Cyclo, de Tran Anh Hung
Son dos historias, narradas paralelamente, en la populosa ciudad de Saigón; la de un conductor de ciclo-taxi apenas salido de la adolescencia que se ve enredado en una deuda con la mafia local al serle robado el vehículo, el medio de locomoción más habitual del país, y la de uno de los cabecillas de esta, un atormentado proxeneta enamorado de la hermana del chico.
El cine asiático irrumpió en los 90 con propuestas tan radicales como esta, una inmersión en el infierno que es también una búsqueda desesperada de la redención, cual trayectorias que confluyen. Con un pie en lo documental, captura la realidad social mísera en extremo de un país tercermundista, a la vez que se aleja del mero realismo y roza lo abstracto mediante un estilo visual elaborado, con composiciones de plano inusuales, una cámara con autonomía que indaga, se mueve y escruta cada rincón con sus travellings laterales. Caótica, excesiva película que se recrea sin rubor en lo sórdido y truculento, en una violencia considerable, en ocasiones confusa y sin sentido (la inacabable y agónica muerte de un putero, un rostro cubierto de parásitos y mierda de letrina, alguna que otra parafilia que tensa la línea entre lo bonito y lo horrible… precioso todo). Asistimos a un panorama de gentes humildes que se ganan la vida a duras penas, aunque dignamente; también de delincuencia, marginalidad, trabajo infantil por completo normalizado. Muchos ambientes insalubres, de calor pegajoso, humedad y mugre, edificios que se caen a trozos…
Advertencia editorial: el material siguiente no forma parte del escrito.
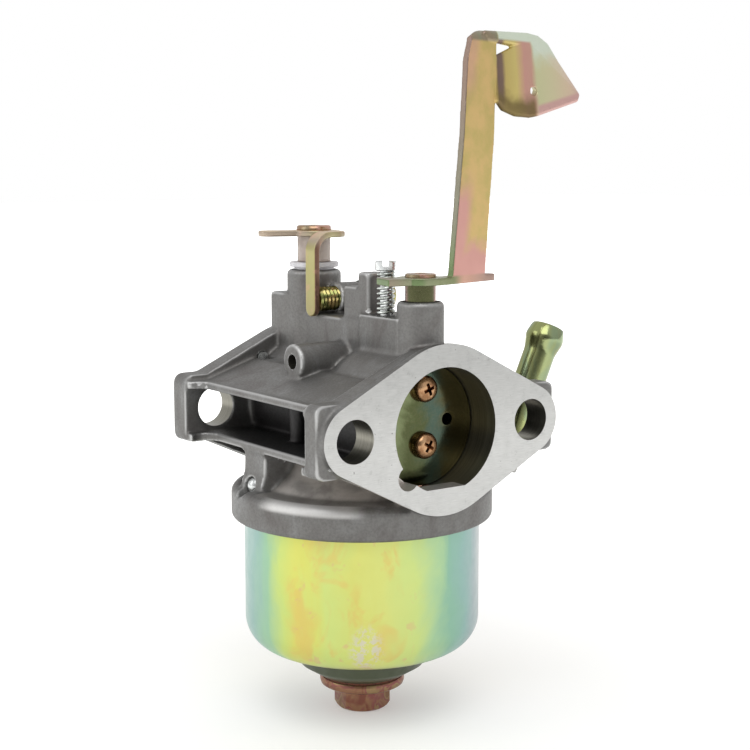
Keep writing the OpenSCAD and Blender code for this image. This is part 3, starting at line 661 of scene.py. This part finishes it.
def finish_piece(obj, body, nodes=(), crease=38):
    mesh = obj.data
    for poly in mesh.polygons:
        poly.use_smooth = True
    mesh.set_sharp_from_angle(angle=radians(crease))
    if nodes:
        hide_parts(*nodes)
    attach(obj, body)
    return obj


# ---------------------------------------------------------------- casting

def oval(mid_r, ear_r):
    """Outline of the air flange's face: a disc joined to two round ears."""
    slope = (mid_r - ear_r) / STUD_X
    a = 90 - degrees(atan2(slope, (1 - slope ** 2) ** 0.5))
    out = arc(STUD_X, 0, ear_r, -a, a)
    out += arc(0, 0, mid_r, a, 180 - a, 40)
    out += arc(-STUD_X, 0, ear_r, 180 - a, 180 + a)
    out += arc(0, 0, mid_r, 180 + a, 360 - a, 40)
    return out


def air_shape(outline, y0, y1, name):
    """Outline drawn in X and Z, extruded from y0 down to y1."""
    obj = prism(name, outline, 0, y0 - y1)
    return place(obj, shift(0, y0, 0) @ TOWARD_AIR)


def upright(name, x, y, r, z0, z1, material=None):
    return place(rod(name, r, z0, z1, material), shift(x, y, 0))


def across(name, x0, x1, y, z, r, material=None):
    return place(rod(name, r, 0, x1 - x0, material), shift(x0, y, z) @ ALONG_X)


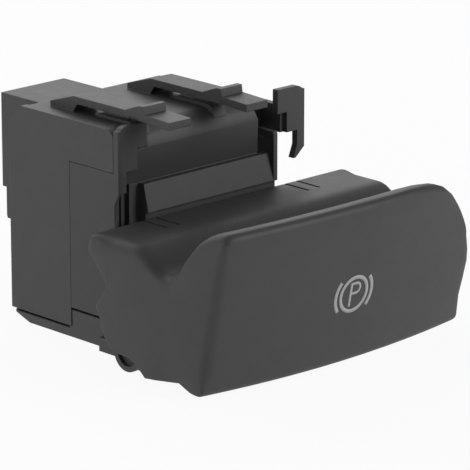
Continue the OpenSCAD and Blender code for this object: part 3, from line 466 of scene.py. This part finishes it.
SIGN_X = 0.0
SIGN_Z = -27.0
SIGN_STEP = 0.2
SIGN_START_Y = -60
RING_RADIUS = 3.25
RING_WIDTH = 0.7
SHOE_RADIUS = 4.5
SHOE_HALF_ANGLE = 39
SHOE_WIDTH = 0.75
STEM_X = -0.86
STEM_HALF_HEIGHT = 2.3
STEM_WIDTH = 0.55
BOWL_LEFT_X = -0.6
BOWL_LINE_END_X = 0.35
BOWL_CENTER = (0.42, 1.1)
BOWL_RADIUS = 0.95
BOWL_WIDTH = 0.5
PRINT_LIFT = 0.05
PRINT_THICKNESS = 0.09
INK_COLOR = (0.43, 0.43, 0.425)
RIBBON_ROWS = (-0.5, 0.0, 0.5)
LEAST_ARC_STEPS = 4
LEAST_LINE_STEPS = 2


def ribbon(points, width, closed):
    """Quads along a flat line, as (corner list, face list)."""
    count = len(points)
    corners = []
    for i, point in enumerate(points):
        before = points[i - 1] if closed or i > 0 else point
        after = points[(i + 1) % count] if closed or i < count - 1 else point
        along = (Vector(after) - Vector(before)).normalized()
        across = Vector((-along.y, along.x))
        corners += [Vector(point) + across * width * row for row in RIBBON_ROWS]
    rows = len(RIBBON_ROWS)
    faces = []
    for i in range(count if closed else count - 1):
        a = i * rows
        b = (i + 1) % count * rows
        faces += [(a + k, b + k, b + k + 1, a + k + 1) for k in range(rows - 1)]
    return corners, faces


def arc_points(radius, start, end, center=(0, 0)):
    steps = max(LEAST_ARC_STEPS, round(radius * math.radians(abs(end - start)) / SIGN_STEP))
    angles = [math.radians(start + (end - start) * i / steps) for i in range(steps + 1)]
    x, y = center
    return [(x + radius * math.cos(a), y + radius * math.sin(a)) for a in angles]


def line_points(first, last):
    steps = max(LEAST_LINE_STEPS, round(math.dist(first, last) / SIGN_STEP))
    (x0, y0), (x1, y1) = first, last
    return [(x0 + (x1 - x0) * i / steps, y0 + (y1 - y0) * i / steps) for i in range(steps + 1)]


def sign_strokes():
    """The strokes as (line, width, closed): ring, letter P and the two brake shoes."""
    top = BOWL_CENTER[1] + BOWL_RADIUS
    low = BOWL_CENTER[1] - BOWL_RADIUS
    bowl = line_points((BOWL_LEFT_X, top), (BOWL_LINE_END_X, top))
    bowl += arc_points(BOWL_RADIUS, 90, -90, BOWL_CENTER)
    bowl += line_points((BOWL_LINE_END_X, low), (BOWL_LEFT_X, low))
    stem = line_points((STEM_X, -STEM_HALF_HEIGHT), (STEM_X, STEM_HALF_HEIGHT))
    return [
        (arc_points(RING_RADIUS, 0, 360)[:-1], RING_WIDTH, True),
        (stem, STEM_WIDTH, False),
        (bowl, BOWL_WIDTH, False),
        (arc_points(SHOE_RADIUS, -SHOE_HALF_ANGLE, SHOE_HALF_ANGLE), SHOE_WIDTH, False),
        (arc_points(SHOE_RADIUS, 180 - SHOE_HALF_ANGLE, 180 + SHOE_HALF_ANGLE), SHOE_WIDTH, False),
    ]


def add_sign():
    """Lays the strokes on the paddle's bowed face."""
    shapes = bpy.context.evaluated_depsgraph_get()
    face_tree = BVHTree.FromObject(frame["nodes"][PADDLE_NODE], shapes)
    places = []
    faces = []
    for line, width, closed in sign_strokes():
        corners, quads = ribbon(line, width, closed)
        faces += [tuple(len(places) + k for k in quad) for quad in quads]
        for corner in corners:
            start = Vector((SIGN_X + corner.x, SIGN_START_Y, SIGN_Z + corner.y)) * MM
            hit = face_tree.ray_cast(start, Vector((0, 1, 0)))[0]
            places.append(hit - Vector((0, PRINT_LIFT * MM, 0)))
    ink = printed_ink("sign_ink", INK_COLOR)
    sign = add_piece("parking_brake_sign", places, faces, ink, "paddle")
    body = sign.modifiers.new("thickness", "SOLIDIFY")
    body.thickness = PRINT_THICKNESS * MM
    body.offset = -1.0 if sign.data.polygons[0].normal.y < 0 else 1.0


# Floor and light, in metres and watts

FLOOR_HALF = 2.0
FLOOR_TONE = 0.8
FLOOR_ROUGHNESS = 0.9
FLOOR_WHITE_SHARE = 0.93
WORLD_LIGHT = 0.2
# Name, place, size and power; each lamp aims at the origin
LAMPS = [
    ("back_lamp", (0.3, 0.8, 0.55), (1.3, 0.8), 7.4),
    ("left_lamp", (-0.9, 0.35, 0.25), (0.7, 0.7), 3.0),
    ("front_lamp", (0.4, -0.8, 0.4), (0.5, 0.5), 4.9),
]


def floor_material():
    """Pale floor that the camera and reflections see as nearly white, with a faint shadow."""
    m = Nodes("floor")
    m.shader.inputs["Base Color"].default_value = (FLOOR_TONE, FLOOR_TONE, FLOOR_TONE, 1)
    m.shader.inputs["Roughness"].default_value = FLOOR_ROUGHNESS
    white = m.add("ShaderNodeEmission", Strength=1.0)
    white.inputs["Color"].default_value = WHITE
    rays = m.add("ShaderNodeLightPath")
    seen = m.add("ShaderNodeMath", operation="MAXIMUM")
    m.link(rays.outputs["Is Camera Ray"], seen.inputs[0])
    m.link(rays.outputs["Is Glossy Ray"], seen.inputs[1])
    share = m.add("ShaderNodeMath", operation="MULTIPLY")
    share.inputs[1].default_value = FLOOR_WHITE_SHARE
    m.link(seen.outputs[0], share.inputs[0])
    mix = m.add("ShaderNodeMixShader")
    m.link(share.outputs[0], mix.inputs["Fac"])
    m.link(m.shader.outputs[0], mix.inputs[1])
    m.link(white.outputs[0], mix.inputs[2])
    m.link(mix.outputs[0], m.tree.nodes["Material Output"].inputs["Surface"])
    return m.material


def add_floor():
    size = FLOOR_HALF
    z = CAD_BOX[0].z
    mesh = bpy.data.meshes.new("floor")
    corners = [(-size, -size, z), (size, -size, z), (size, size, z), (-size, size, z)]
    mesh.from_pydata(corners, [], [(0, 1, 2, 3)])
    mesh.materials.append(floor_material())
    floor = bpy.data.objects.new("floor", mesh)
    bpy.context.scene.collection.objects.link(floor)


def add_world():
    """White to the camera, and a weak light from all sides."""
    world = bpy.data.worlds.new("studio")
    bpy.context.scene.world = world
    world.use_nodes = True
    tree = world.node_tree
    light = tree.nodes["Background"]
    light.inputs["Color"].default_value = WHITE
    light.inputs["Strength"].default_value = WORLD_LIGHT
    seen = tree.nodes.new("ShaderNodeBackground")
    seen.inputs["Color"].default_value = WHITE
    seen.inputs["Strength"].default_value = 1.0
    rays = tree.nodes.new("ShaderNodeLightPath")
    mix = tree.nodes.new("ShaderNodeMixShader")
    tree.links.new(rays.outputs["Is Camera Ray"], mix.inputs["Fac"])
    tree.links.new(light.outputs[0], mix.inputs[1])
    tree.links.new(seen.outputs[0], mix.inputs[2])
    tree.links.new(mix.outputs[0], tree.nodes["World Output"].inputs["Surface"])


def add_lamp(name, place, size, watts):
    data = bpy.data.lights.new(name, "AREA")
    data.shape = "RECTANGLE"
    data.size, data.size_y = size
    data.energy = watts
    lamp = bpy.data.objects.new(name, data)
    lamp.location = place
    lamp.rotation_euler = (-Vector(place)).to_track_quat("-Z", "Y").to_euler()
    bpy.context.scene.collection.objects.link(lamp)


bpy.context.scene.view_settings.view_transform = "Standard"
finish_cad_nodes()
add_pocket_ribs()
add_cheek_rise()
add_sign()
add_camera()
add_floor()
add_world()
for lamp in LAMPS:
    add_lamp(*lamp)
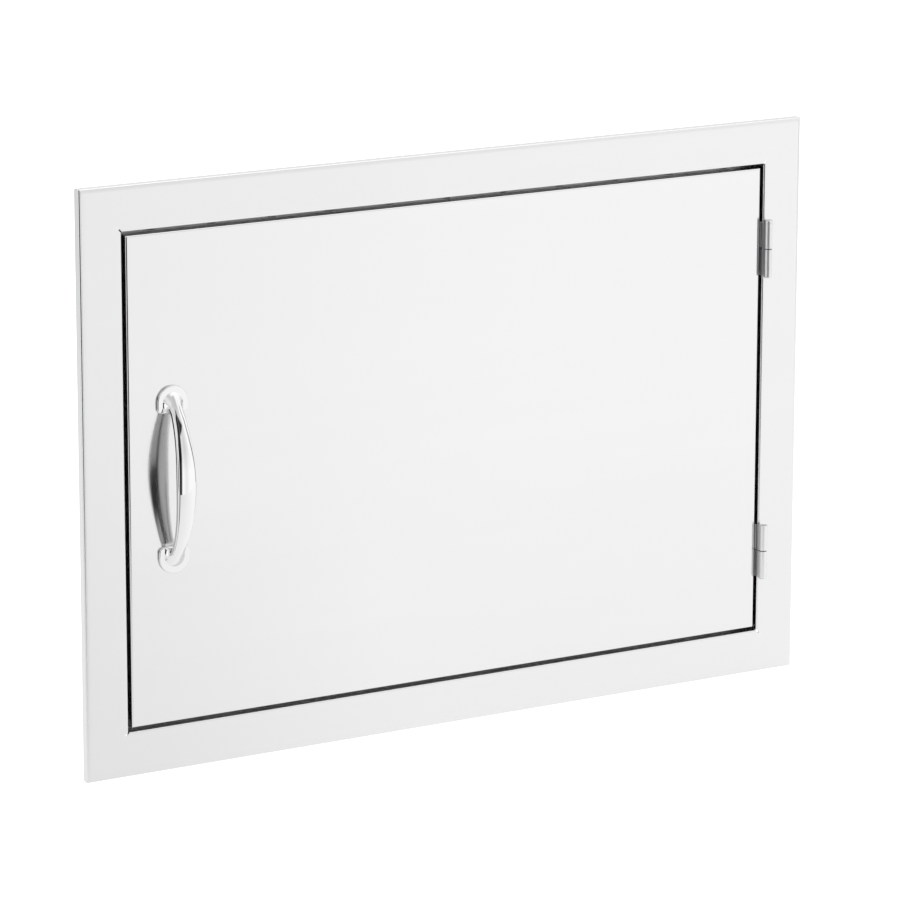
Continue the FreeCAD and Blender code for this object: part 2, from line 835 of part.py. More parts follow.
def all_parts():
    parts = {"face_frame": face_frame()}
    for side in sides:
        parts["sleeve_" + side] = sleeve(side)
        parts["stop_" + side] = stop(side)
    parts["door_bumpers"] = bumpers()
    parts["catch_housing"] = catch_housing()
    parts["catch_magnet"] = catch_magnet()
    parts["catch_pole_plates"] = catch_pole_plates()
    parts["catch_screws"] = catch_screws()
    for name, height in hinge_heights.items():
        headed = name == "upper"
        parts["hinge_" + name + "_frame_leaf"] = frame_leaf(height)
        parts["hinge_" + name + "_door_leaf"] = door_leaf(height)
        parts["hinge_" + name + "_pin"] = hinge_pin(height, headed)
        parts["hinge_" + name + "_frame_backing"] = hinge_backing(opening_x + 2 * sheet, height)
        inner_face = door_x - sheet - liner_sheet
        parts["hinge_" + name + "_door_backing"] = hinge_backing(inner_face - backing_thickness, height)
    parts["hinge_washers"] = hinge_washers()
    parts["hinge_frame_screws"] = hinge_screws(opening_x - leaf_sheet, 1, 2 * sheet)
    parts["hinge_door_screws"] = hinge_screws(door_x + leaf_sheet, -1, sheet + liner_sheet)
    parts["door_skin"] = door_skin()
    parts["door_liner"] = door_liner()
    parts["door_stiffener"] = door_stiffener()
    parts["handle"] = handle()
    parts["handle_screws"] = handle_screws()
    parts["handle_washers"] = handle_washers()
    parts["handle_spacers"] = handle_spacers()
    parts["strike_plate"] = strike_plate()
    parts["strike_rivets"] = strike_rivets()
    return parts


os.makedirs("parts", exist_ok=True)
for node, shape in all_parts().items():
    shape.exportStep("parts/" + node + ".step")
    print(node, len(shape.Solids), shape.isValid(), round(shape.Volume / 1000, 2))
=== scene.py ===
import math

import bpy
import bmesh
from mathutils import Matrix, Vector


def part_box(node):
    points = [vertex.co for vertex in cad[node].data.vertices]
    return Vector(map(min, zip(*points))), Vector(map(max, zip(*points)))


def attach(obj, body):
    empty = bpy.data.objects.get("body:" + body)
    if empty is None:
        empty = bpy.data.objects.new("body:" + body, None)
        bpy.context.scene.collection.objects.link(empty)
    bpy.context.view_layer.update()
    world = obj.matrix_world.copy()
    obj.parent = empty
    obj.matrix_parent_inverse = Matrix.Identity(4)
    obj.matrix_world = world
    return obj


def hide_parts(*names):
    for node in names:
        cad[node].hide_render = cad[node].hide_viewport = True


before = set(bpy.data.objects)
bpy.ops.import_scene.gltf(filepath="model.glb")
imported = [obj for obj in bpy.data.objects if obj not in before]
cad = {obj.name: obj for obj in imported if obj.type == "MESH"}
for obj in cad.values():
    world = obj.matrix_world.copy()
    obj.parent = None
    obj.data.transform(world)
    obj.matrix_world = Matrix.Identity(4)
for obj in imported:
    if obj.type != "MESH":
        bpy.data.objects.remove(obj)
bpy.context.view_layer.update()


# Studio: the access door stands on its lower edge on an opal light table that glows less to the left,
# among soft white walls with a few dark parts in front, round the camera. The long lens keeps the sheet
# edges nearly parallel.
floor_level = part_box("face_frame")[0].z

lens_spot = Vector((-2.0258, -3.4322, 0.9484))
lens_turn, lens_dip, lens_tilt = math.radians(30.553), math.radians(-13.513), math.radians(0.095)
ahead = Vector((
    math.sin(lens_turn) * math.cos(lens_dip),
    math.cos(lens_turn) * math.cos(lens_dip),
    math.sin(lens_dip),
))
level_right = Vector((math.cos(lens_turn), -math.sin(lens_turn), 0))
level_up = level_right.cross(ahead)
lens_right = level_right * math.cos(lens_tilt) + level_up * math.sin(lens_tilt)
lens_up = level_up * math.cos(lens_tilt) - level_right * math.sin(lens_tilt)
camera_data = bpy.data.cameras.new("studio_lens")
camera_data.sensor_width = 36
camera_data.lens = 193.54
camera_data.clip_start = 0.1
camera_data.clip_end = 60
camera = bpy.data.objects.new("studio_camera", camera_data)
camera.matrix_world = Matrix.Translation(lens_spot) @ Matrix((
    (lens_right.x, lens_up.x, -ahead.x),
    (lens_right.y, lens_up.y, -ahead.y),
    (lens_right.z, lens_up.z, -ahead.z),
)).to_4x4()
bpy.context.scene.collection.objects.link(camera)
bpy.context.scene.camera = camera
bpy.context.scene.view_settings.view_transform = "Standard"


def piece_from(name, vertices, faces, smooth=True):
    """Closed mesh object at the origin, with its faces turned outwards."""
    mesh = bpy.data.meshes.new(name)
    mesh.from_pydata([tuple(v) for v in vertices], [], faces)
    shape = bmesh.new()
    shape.from_mesh(mesh)
    bmesh.ops.recalc_face_normals(shape, faces=shape.faces)
    shape.to_mesh(mesh)
    shape.free()
    for polygon in mesh.polygons:
        polygon.use_smooth = smooth
    thing = bpy.data.objects.new(name, mesh)
    bpy.context.scene.collection.objects.link(thing)
    return thing


def wire_up(tree, *links):
    """Joins sockets, each given as (node, output name or number, node, input name or number)."""
    for source, output, target, entry in links:
        tree.links.new(source.outputs[output], target.inputs[entry])


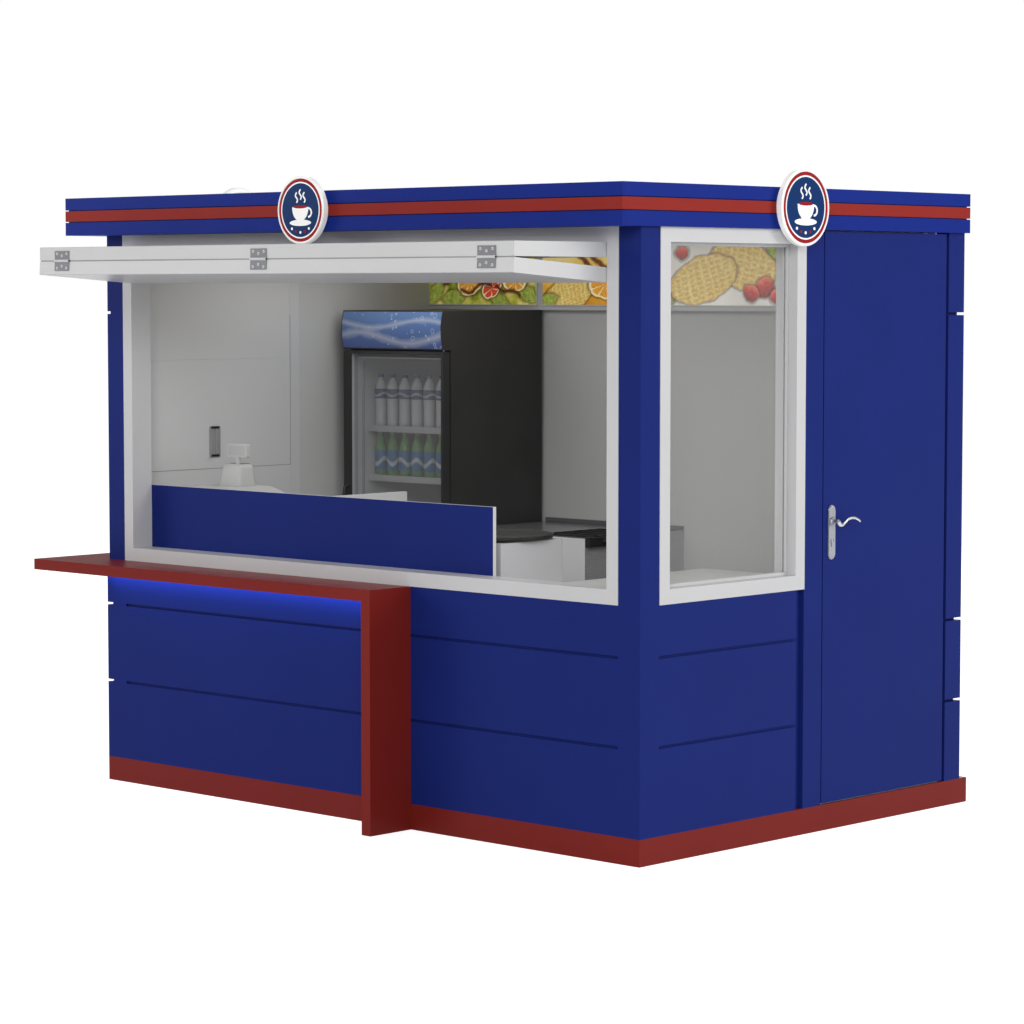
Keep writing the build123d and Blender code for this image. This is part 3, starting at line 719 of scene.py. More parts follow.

Es un film poco o nada complaciente que puede llegar a ser muy cargante, que te zarandea. Que tan pronto te acaricia tiernamente, con una felicidad ingenua que transmite por instantes, momentos musicales mediante… como asquea y escupe a la cara sin piedad. Repleto de elipsis que uno sigue a duras penas, la parquedad del diálogo y del guion lleva a que el espectador se haga la trama en su cabeza según avanza, sin explicaciones, tan sólo a partir de la pura gestualidad. Para muestra de esto último, un maltrecho Tony Leung haciendo de sí mismo. Es decir, espíritu torturado, errante y solitario que se pasa media peli atrapado en una subtrama que no avanza, prácticamente sin frases, fumando con gesto inescrutable y haciendo lo que mejor sabe… sufrir mucho, por fuera y presumimos que por dentro, y es increíble lo lejos que se lleva esta inacción; yo también quiero estar jodido en una discoteca mientras me baila una furcia con Creep de Radiohead de fondo. Pero es que la performance física del otro actor no se queda muy atrás, más extrema incluso, aproximándose en un momento dado a lo que sería una acción de arte contemporáneo.
Cuento moral con inevitable regusto neorrealista, con bicicletas y limpiabotas, aunque sólo en la base, remueve y revela sin necesidad de un discurso político explícito la suciedad atroz en que habitan unos personajes indefensos, que se asfixian vivos en la trágica telaraña del destino. Como repetidos a sí mismos en el tiempo, sujetos a la explotación arbitraria del más fuerte, al dinero omnipresente que circula muy bressonianamente de mano en mano, víctimas de la dejación de funciones del estado… pero también son posibles los milagros, el amor desinteresado y contrario al utilitarismo. El final cobra un aire irreal y de ensueño, se prolonga agónico como parte de un desarrollo nunca del todo convencional. Todo esto con un soundtrack epatante, a cuentagotas y haciendo uso de barrocas metáforas: el pez, el retrasado mental, fallos eléctricos y goteras. Presencia de agua y de fuego, chancletas de pobre y zapatos de rico. Luces, colores ocres, pintura, entremezclados con vaguedades poético-filosóficas orientales. Un helicóptero averiado, unas niñas en un cole o un resort de lujo, vivo contraste el de una nación de pobres, putas y maleantes.